Cette argumentation est jugée plausible par le psychologue en médias Rudolf Weiß. La milice terroriste de l’Etat Islamique (EI) utilise les jeux vidéo violents comme « lavage de cerveau médiatique« . Dans une vidéo de propagande sur Youtube, l’organisation terroriste fait même sa publicité avec le slogan : « Nous faisons dans la vraie vie ce que tu fais dans le jeu », d’après Weiß. A côté, les islamistes montrent des scènes du jeu GTA V – précisément le jeu pour lequel Weiß avait interrogé des élèves en 2013, un jeu qu’il qualifie « d’extrêmement brutal » avec « des scènes déshumanisantes et désinhibantes ».

Selon les consignes du Bureau de Protection de la Jeunesse, de tels jeux ne devraient même pas être accessibles aux adolescents. Cependant, le respect des interdictions a toujours été un gros problème. Les adolescents peuvent aussi télécharger sur Internet les jeux vidéo qui sont réservés aux 18 ans et plus. C’est naturellement illégal, mais le Bureau de Protection de la Jeunesse n’a cours que pour les moyens d’acquisition officiels. Selon Masuch : « il est impossible de réguler Internet dans ce sens. »

Les gamers d’hier sont les parents d’aujourd’hui

Les conclusions qu’en tirent les différentes parties sont à l’opposé les unes des autres. « Le Bureau de Protection de la Jeunesse ne fonctionnerait pas mieux avec des règles plus strictes et davantage de jeux interdits », dit Schönfeldt, le représentant des gamers, sans pour autant proposer d’alternative. Il préfère pointer vers une autre problématique : si certains jeux sont mis à l’index pour des raisons de protection de la jeunesse, l’accès sera aussi plus difficile pour les adultes.

Car les joueurs ont eux aussi vieilli. « Beaucoup de gamers d’hier sont devenus parents », dit Schönfeldt. Et continuent à jouer. « Les jeux vidéo sont aujourd’hui mieux acceptés dans la société. » On ne doit pourtant pas faire de publicité pour les jeux indexés, ni les mettre en valeur dans les magasins, et les sites allemands de vente en ligne les excluent de leur offre. Celui qui veut les acheter tout de même doit aller chercher sur les sites étrangers. C’est pour cela que de nombreux éditeurs étrangers ne sortent même pas leurs titres sur le marché allemand.

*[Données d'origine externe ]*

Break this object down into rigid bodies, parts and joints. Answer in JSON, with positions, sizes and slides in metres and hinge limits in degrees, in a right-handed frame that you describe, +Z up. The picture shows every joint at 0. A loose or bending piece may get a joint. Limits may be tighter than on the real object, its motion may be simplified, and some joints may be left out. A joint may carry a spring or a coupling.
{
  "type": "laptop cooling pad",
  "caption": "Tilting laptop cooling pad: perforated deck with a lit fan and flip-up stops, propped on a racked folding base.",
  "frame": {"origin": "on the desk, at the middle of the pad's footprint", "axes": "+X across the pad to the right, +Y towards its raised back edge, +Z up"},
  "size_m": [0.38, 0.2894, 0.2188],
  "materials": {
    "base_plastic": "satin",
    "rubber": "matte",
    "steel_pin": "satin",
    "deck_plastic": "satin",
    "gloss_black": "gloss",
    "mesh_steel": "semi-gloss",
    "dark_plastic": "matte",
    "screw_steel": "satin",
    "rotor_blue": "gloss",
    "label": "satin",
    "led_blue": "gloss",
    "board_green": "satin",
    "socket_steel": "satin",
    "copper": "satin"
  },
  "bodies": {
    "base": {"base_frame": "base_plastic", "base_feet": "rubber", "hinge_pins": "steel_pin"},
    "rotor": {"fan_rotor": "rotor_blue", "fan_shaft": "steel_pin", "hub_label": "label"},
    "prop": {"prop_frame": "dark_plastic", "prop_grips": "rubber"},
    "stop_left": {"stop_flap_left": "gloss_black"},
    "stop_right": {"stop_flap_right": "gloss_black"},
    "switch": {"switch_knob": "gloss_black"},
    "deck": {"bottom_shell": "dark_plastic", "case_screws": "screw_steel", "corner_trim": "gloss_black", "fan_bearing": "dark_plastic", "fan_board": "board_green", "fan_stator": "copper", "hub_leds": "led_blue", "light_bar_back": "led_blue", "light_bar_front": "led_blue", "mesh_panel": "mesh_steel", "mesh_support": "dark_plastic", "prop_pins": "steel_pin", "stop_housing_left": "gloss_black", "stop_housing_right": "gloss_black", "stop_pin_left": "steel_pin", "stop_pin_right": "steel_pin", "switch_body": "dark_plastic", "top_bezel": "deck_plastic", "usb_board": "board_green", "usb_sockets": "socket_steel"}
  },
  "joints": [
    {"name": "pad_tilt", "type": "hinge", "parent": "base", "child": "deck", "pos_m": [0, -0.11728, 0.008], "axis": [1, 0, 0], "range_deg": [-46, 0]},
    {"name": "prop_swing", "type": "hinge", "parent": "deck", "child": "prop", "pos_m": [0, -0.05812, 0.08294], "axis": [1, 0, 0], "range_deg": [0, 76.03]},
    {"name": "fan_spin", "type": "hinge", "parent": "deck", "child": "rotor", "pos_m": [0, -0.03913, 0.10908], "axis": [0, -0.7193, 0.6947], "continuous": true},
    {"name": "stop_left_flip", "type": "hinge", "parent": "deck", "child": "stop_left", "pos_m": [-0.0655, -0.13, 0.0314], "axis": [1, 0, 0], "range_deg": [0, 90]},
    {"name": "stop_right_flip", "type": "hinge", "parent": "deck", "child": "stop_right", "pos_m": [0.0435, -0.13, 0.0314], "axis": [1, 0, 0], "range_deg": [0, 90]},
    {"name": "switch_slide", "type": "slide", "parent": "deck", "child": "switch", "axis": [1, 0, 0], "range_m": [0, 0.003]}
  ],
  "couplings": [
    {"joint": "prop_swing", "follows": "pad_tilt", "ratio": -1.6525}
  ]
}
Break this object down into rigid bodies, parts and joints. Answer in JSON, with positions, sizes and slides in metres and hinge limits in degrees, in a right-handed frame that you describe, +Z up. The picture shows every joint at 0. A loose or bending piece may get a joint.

Évasion dans un mode virtuel parfait

Justement, c’est ce régime strict qu’il nous faut, pense Rudolf Weiß. « Nous souhaitons que l’USK adopte des critères plus rigoureux. » Il est membre de l’association Mediengewalt – Recherche et Conseil Internationaux, qui est composée d’un petit groupe de psychologues et pédagogues. « Nous voulons introduire un point de vue légèrement différent dans la législation concernant les médias », dit Weiß. Contrairement à d’autres instituts de recherche des médias – qui, à son avis, sont trop proches de l’industrie des divertissements électroniques – il affirme que son association est indépendante et ses enquêtes auprès des élèves sont scientifiquement objectives et représentatives. Weiß parle d’une étude longitudinale.

En revanche, Maic Masuch trouve que la Protection de la Jeunesse fonctionne plutôt bien. Bien entendu, il a évolué avec le temps. Mais Masuc préfère regarder de l’avant : il possède une chaire, où il étudie entre autres les effets de la réalité virtuelle sur la société. « Nous aurons à l’avenir des difficultés pour distinguer le réel du virtuel », dit Masuch. La mise en situation virtuelle s’améliorera encore et encore avec les nouvelles technologies. « A l’avenir, nous devrons faire de plus en plus attention de ne pas exposer notre comportement et notre monde affectif à trop d’émotions virtuelles. » Grâce à la réalité virtuelle, les joueurs pourront s’évader dans un monde virtuel parfait.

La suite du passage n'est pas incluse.